### PROVIDED RECORDS:
--------------------------------------------------

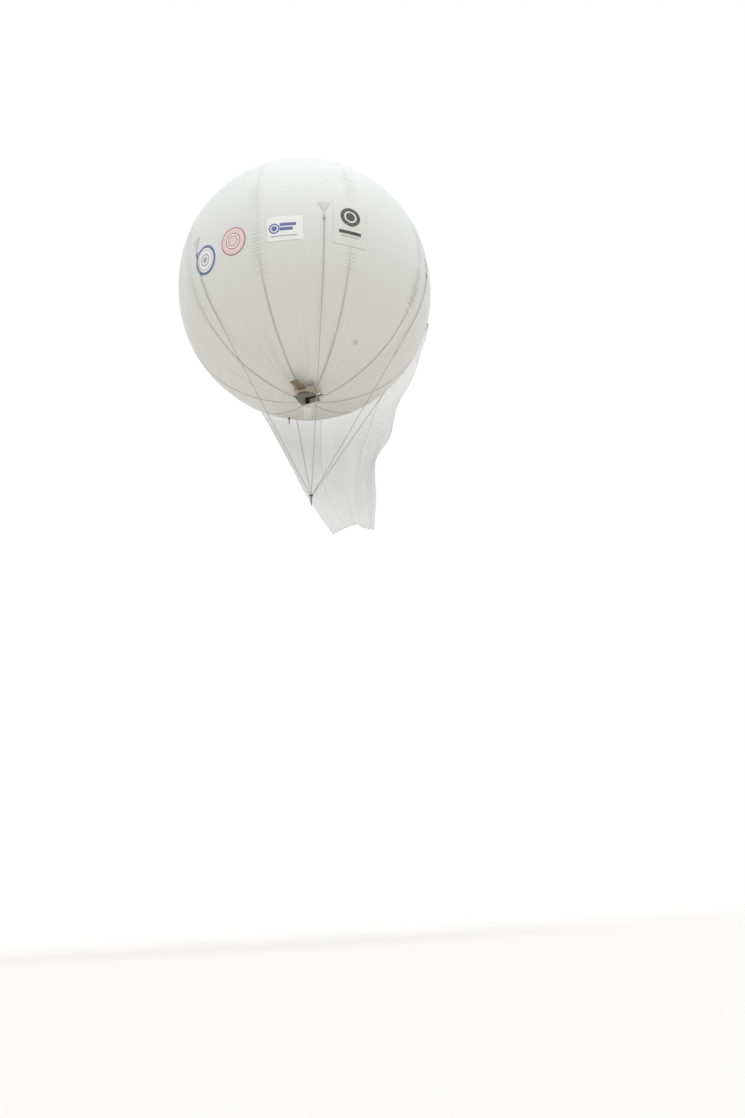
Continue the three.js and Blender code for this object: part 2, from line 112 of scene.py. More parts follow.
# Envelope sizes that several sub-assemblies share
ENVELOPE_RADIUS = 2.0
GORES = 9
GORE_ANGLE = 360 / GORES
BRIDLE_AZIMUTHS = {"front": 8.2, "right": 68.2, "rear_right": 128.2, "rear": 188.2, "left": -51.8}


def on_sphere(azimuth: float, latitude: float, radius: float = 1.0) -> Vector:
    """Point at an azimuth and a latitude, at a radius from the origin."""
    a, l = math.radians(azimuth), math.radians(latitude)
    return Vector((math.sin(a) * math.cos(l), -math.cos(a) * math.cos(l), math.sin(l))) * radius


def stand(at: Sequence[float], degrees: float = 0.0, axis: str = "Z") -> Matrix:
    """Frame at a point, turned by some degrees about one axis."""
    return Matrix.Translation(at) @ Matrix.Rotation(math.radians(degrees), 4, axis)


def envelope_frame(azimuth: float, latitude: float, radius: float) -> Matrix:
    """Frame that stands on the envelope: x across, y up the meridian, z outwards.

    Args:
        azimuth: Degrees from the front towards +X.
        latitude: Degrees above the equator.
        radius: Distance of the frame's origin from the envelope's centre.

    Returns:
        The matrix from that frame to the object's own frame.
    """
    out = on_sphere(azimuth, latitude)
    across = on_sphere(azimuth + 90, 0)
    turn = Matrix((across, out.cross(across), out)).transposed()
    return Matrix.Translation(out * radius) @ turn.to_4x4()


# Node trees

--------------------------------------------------

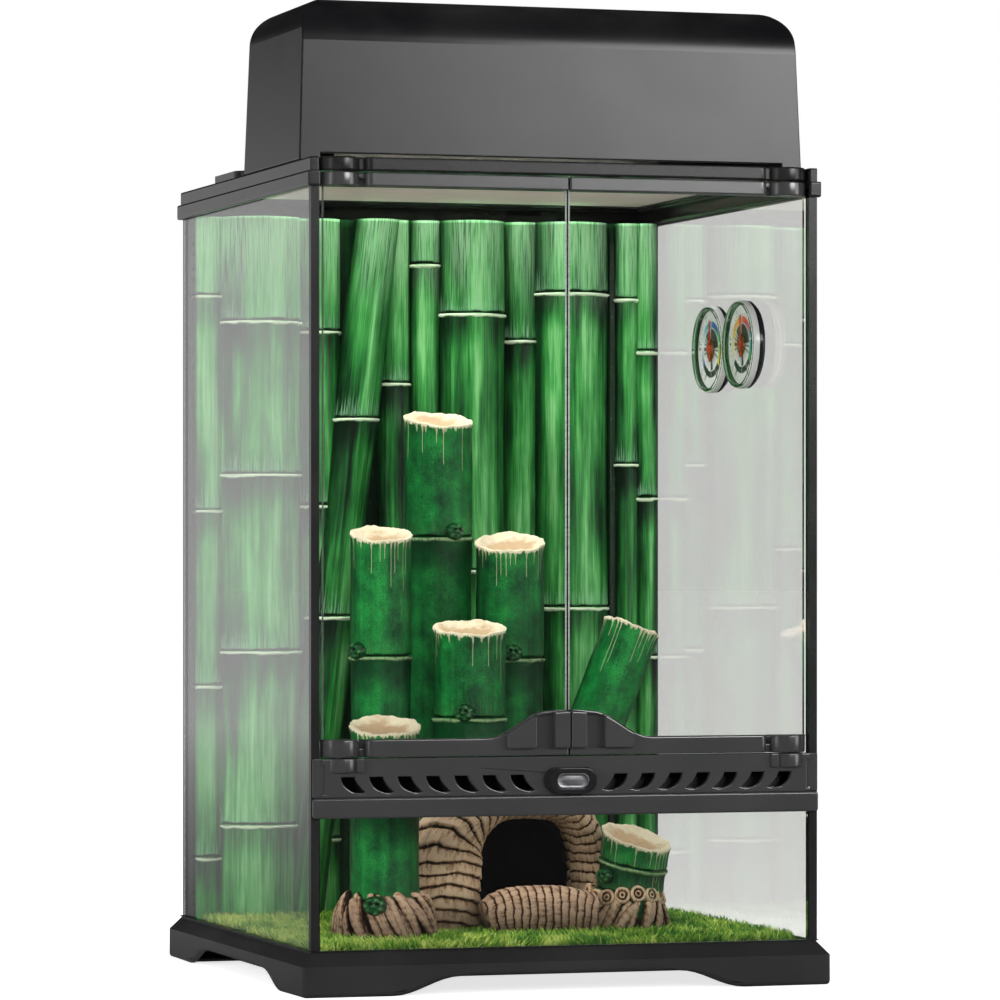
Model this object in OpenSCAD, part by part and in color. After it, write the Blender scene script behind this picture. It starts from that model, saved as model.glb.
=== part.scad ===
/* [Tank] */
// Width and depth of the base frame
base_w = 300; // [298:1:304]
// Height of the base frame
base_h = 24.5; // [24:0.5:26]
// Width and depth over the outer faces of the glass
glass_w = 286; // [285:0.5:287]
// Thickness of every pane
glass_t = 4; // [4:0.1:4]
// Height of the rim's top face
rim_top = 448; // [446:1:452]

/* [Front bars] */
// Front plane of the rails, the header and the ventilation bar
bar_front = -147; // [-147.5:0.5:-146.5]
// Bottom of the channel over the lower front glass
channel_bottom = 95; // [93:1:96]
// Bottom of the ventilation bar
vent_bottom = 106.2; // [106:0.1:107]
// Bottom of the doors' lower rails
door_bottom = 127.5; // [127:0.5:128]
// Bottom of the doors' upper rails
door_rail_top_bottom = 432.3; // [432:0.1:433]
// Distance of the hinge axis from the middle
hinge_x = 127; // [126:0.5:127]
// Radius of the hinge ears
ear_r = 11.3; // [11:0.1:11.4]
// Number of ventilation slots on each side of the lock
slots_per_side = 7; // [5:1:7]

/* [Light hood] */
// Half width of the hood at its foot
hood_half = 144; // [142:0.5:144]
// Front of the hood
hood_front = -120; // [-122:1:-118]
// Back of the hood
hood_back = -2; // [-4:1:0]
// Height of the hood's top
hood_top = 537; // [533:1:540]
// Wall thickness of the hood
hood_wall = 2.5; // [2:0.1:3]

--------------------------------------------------

### AIM:
Across the material above, how many lines include the string "object"? Only the number is wanted.

### CORRECT RESPONSE:
3